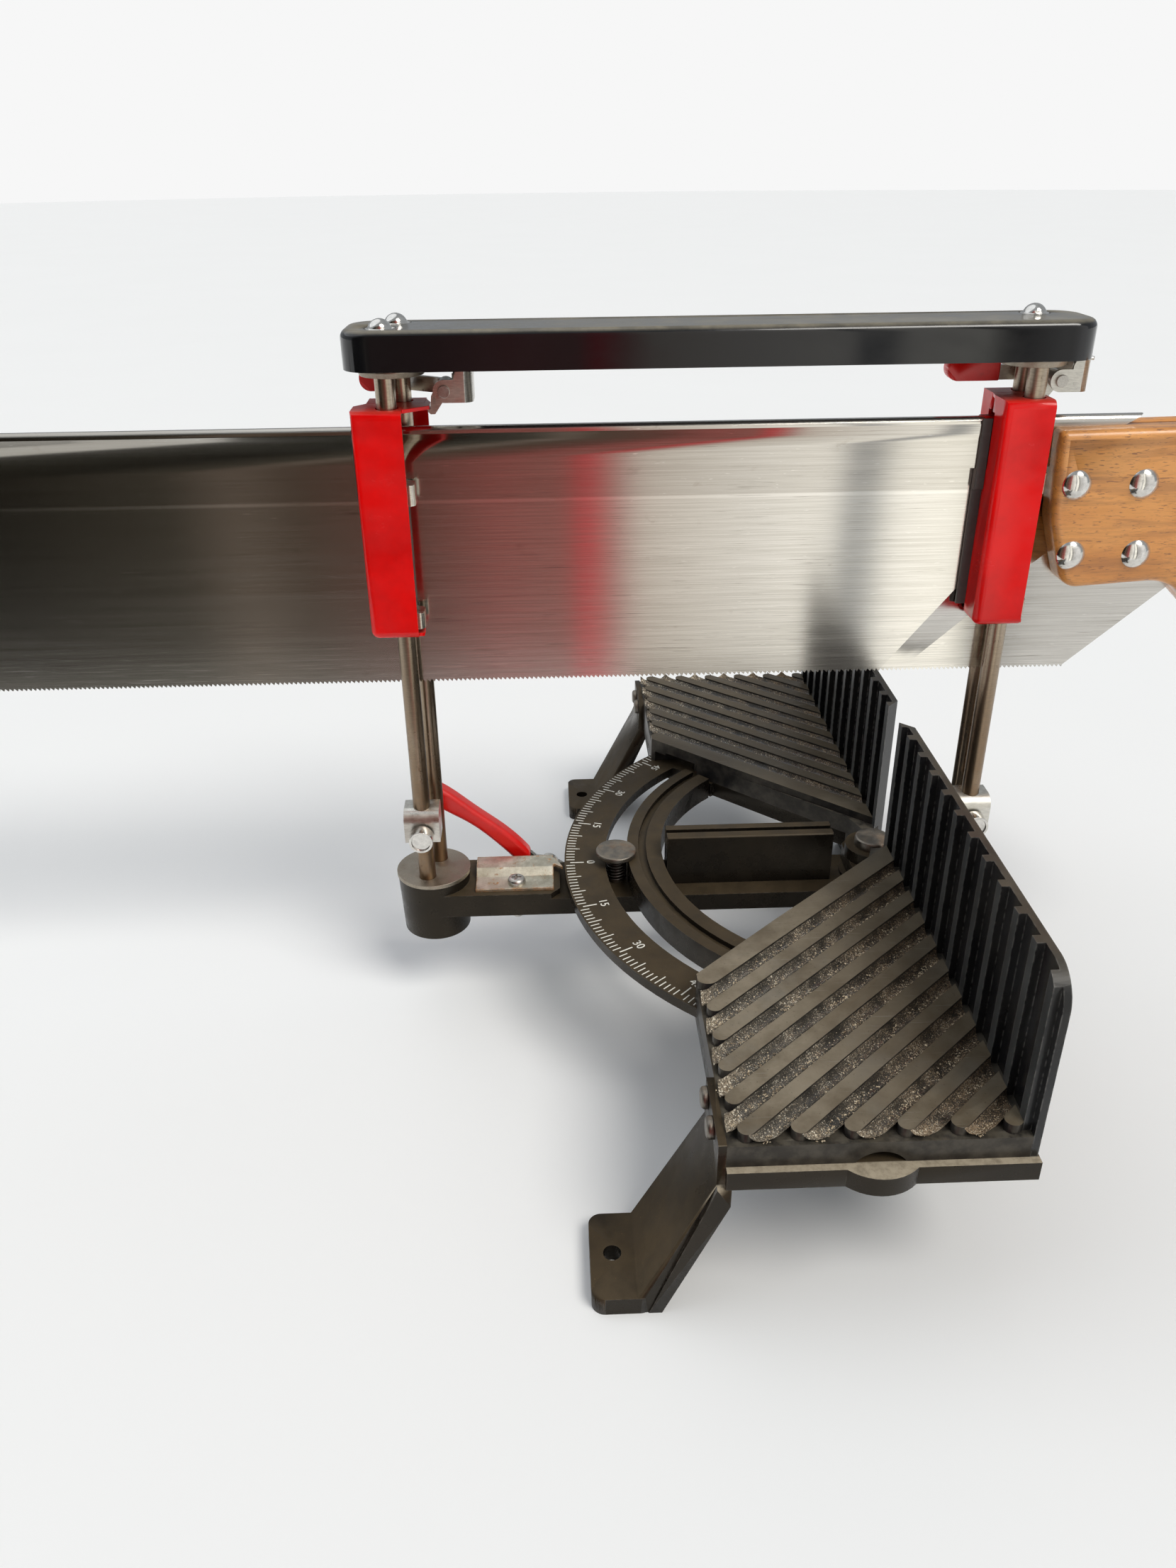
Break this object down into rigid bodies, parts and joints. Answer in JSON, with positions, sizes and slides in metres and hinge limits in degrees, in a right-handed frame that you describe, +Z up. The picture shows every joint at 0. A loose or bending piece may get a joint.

++++

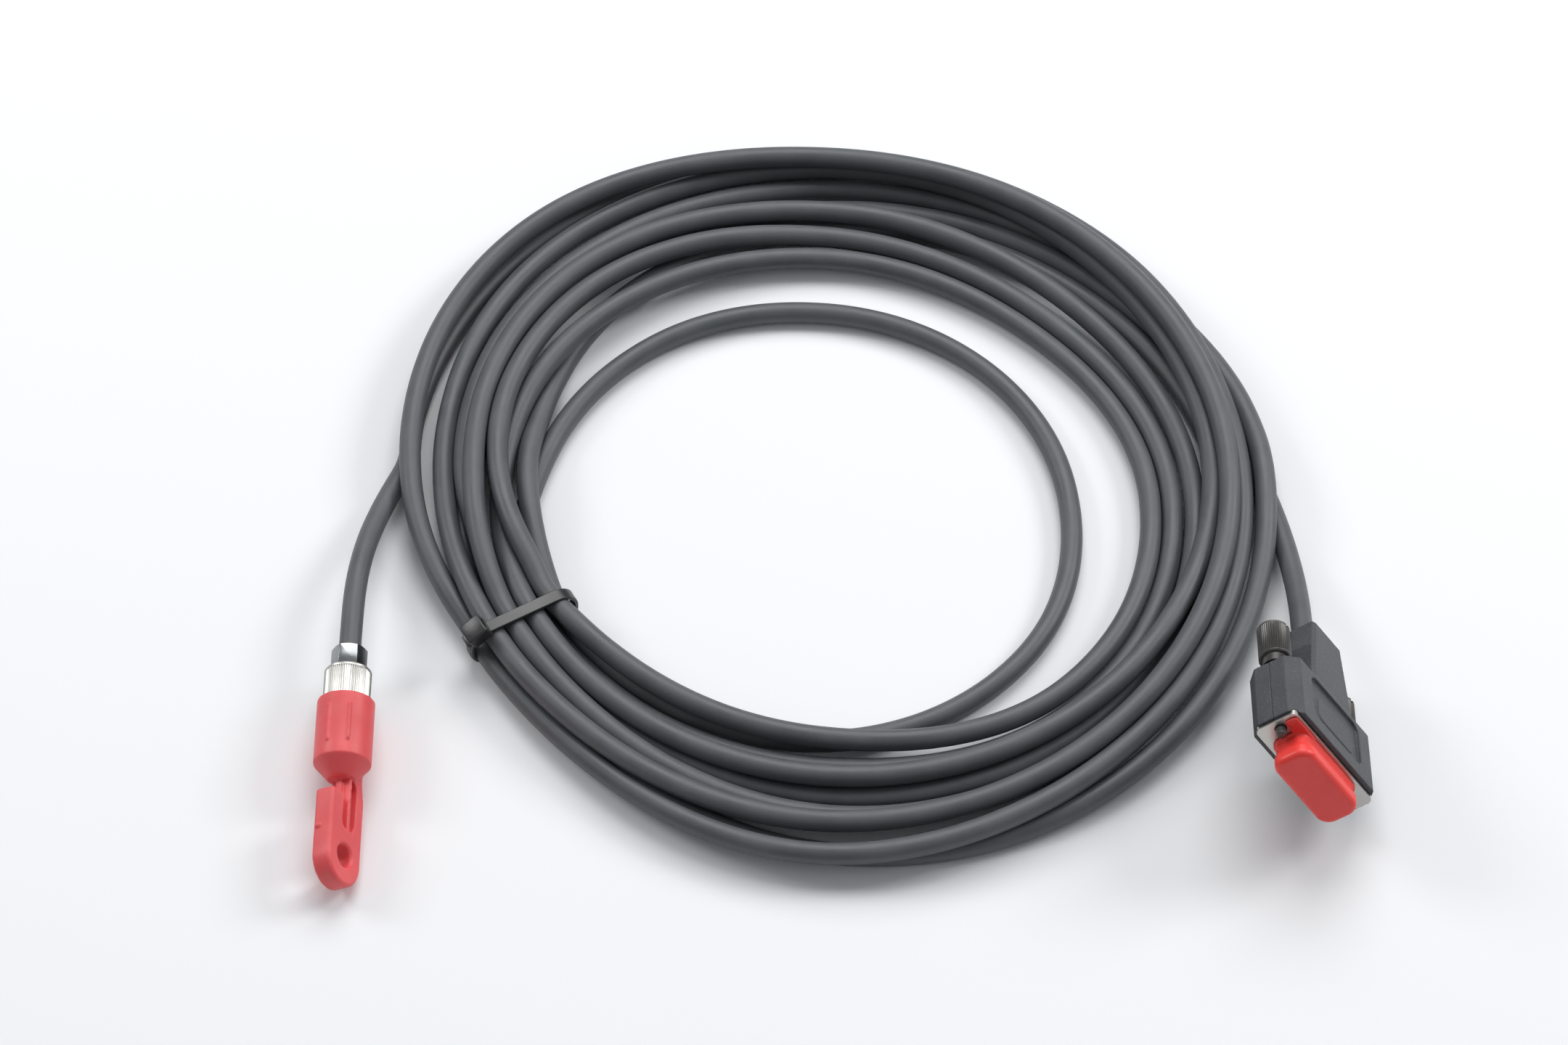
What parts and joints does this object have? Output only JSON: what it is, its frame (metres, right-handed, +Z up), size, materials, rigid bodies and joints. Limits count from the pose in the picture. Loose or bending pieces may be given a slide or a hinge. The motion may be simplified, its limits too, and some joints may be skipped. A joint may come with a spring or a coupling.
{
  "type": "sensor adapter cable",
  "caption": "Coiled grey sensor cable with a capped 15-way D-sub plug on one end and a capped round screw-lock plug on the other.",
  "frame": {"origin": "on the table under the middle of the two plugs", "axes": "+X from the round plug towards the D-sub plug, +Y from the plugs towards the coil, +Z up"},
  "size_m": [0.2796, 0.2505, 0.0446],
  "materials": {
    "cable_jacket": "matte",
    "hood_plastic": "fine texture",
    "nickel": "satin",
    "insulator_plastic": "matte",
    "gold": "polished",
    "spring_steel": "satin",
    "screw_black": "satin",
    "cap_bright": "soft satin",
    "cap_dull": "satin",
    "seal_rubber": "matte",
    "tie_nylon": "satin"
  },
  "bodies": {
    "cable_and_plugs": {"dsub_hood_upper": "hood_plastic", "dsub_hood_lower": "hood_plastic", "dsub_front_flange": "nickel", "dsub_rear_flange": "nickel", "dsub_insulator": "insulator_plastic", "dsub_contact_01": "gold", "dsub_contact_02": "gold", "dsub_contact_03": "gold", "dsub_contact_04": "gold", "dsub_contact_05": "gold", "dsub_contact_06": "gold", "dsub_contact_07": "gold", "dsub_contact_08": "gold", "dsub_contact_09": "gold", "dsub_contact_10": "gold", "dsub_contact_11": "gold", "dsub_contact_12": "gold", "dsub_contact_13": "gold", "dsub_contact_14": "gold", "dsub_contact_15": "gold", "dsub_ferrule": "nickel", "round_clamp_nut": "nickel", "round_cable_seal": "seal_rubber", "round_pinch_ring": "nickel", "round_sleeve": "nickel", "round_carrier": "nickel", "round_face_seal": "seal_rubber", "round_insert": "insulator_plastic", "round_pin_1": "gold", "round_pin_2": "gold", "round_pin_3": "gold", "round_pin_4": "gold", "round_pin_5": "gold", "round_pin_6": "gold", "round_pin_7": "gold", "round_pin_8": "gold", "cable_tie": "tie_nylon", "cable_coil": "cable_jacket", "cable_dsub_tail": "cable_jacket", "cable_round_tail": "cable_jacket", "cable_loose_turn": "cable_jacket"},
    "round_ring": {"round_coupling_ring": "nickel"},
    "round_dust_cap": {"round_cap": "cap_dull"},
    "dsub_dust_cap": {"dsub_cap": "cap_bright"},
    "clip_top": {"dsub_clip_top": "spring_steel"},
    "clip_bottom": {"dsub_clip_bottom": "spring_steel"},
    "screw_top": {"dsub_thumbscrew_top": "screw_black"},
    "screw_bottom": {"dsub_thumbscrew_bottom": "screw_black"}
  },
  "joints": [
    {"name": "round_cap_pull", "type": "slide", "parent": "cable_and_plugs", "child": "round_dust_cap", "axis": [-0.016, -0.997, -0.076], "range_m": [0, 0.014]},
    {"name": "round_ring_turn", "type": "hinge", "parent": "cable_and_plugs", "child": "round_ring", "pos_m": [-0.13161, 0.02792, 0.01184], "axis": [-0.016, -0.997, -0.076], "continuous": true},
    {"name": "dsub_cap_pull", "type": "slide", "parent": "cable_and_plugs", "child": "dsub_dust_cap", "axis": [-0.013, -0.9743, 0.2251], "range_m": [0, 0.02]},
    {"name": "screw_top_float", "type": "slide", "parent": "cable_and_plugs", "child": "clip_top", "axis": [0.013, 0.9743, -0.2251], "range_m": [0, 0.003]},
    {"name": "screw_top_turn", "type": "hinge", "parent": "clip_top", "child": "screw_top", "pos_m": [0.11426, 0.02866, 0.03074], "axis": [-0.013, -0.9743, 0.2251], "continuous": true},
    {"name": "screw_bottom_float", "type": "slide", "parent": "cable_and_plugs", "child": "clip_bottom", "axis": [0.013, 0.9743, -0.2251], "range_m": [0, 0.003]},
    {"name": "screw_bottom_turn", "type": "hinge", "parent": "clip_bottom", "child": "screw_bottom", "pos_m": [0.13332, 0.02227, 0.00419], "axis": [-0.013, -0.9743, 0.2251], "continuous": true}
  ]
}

++++

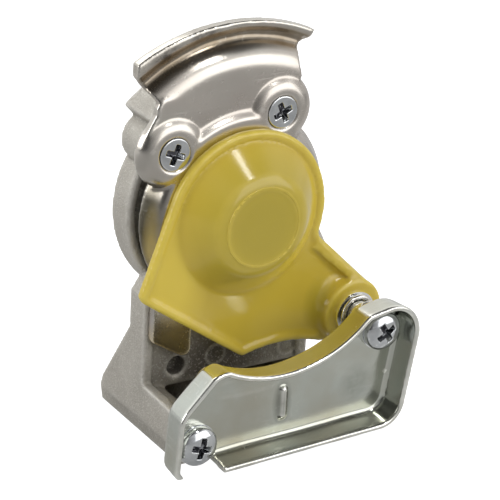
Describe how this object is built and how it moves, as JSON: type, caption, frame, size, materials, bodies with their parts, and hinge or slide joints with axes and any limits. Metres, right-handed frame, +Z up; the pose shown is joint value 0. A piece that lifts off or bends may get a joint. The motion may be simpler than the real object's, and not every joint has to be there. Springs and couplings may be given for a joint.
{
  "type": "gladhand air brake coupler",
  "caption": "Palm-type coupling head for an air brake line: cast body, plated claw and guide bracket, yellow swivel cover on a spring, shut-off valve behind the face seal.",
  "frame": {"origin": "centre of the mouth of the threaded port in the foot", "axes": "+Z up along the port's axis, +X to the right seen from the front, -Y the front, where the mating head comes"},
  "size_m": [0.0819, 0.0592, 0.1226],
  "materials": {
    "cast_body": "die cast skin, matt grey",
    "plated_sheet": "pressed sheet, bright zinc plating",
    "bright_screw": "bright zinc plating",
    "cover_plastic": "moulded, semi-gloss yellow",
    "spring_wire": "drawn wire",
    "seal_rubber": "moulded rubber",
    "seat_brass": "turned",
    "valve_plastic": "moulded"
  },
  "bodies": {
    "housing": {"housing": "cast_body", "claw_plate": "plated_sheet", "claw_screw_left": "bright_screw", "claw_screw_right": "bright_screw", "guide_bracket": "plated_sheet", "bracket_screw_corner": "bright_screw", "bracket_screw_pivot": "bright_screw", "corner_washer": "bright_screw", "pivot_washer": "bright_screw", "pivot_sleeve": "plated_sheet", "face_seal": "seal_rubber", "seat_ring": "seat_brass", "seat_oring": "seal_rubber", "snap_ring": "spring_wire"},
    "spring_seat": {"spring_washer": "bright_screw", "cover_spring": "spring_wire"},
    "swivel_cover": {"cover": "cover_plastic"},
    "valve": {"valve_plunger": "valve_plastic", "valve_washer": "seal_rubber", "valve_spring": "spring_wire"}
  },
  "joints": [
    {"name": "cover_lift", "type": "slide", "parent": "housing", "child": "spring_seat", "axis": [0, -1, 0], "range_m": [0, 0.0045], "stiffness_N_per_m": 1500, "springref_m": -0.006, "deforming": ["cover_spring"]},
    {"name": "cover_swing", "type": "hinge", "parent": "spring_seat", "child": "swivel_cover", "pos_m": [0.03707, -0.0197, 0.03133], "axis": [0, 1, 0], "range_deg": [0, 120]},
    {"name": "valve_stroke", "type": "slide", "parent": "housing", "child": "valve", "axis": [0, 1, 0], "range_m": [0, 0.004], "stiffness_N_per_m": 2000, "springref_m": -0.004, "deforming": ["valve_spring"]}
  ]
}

++++

• EXERCISE BRIEF
Work out the count of lines containing the word "object", then write only that count.

• EXERCISE RESPONSE
3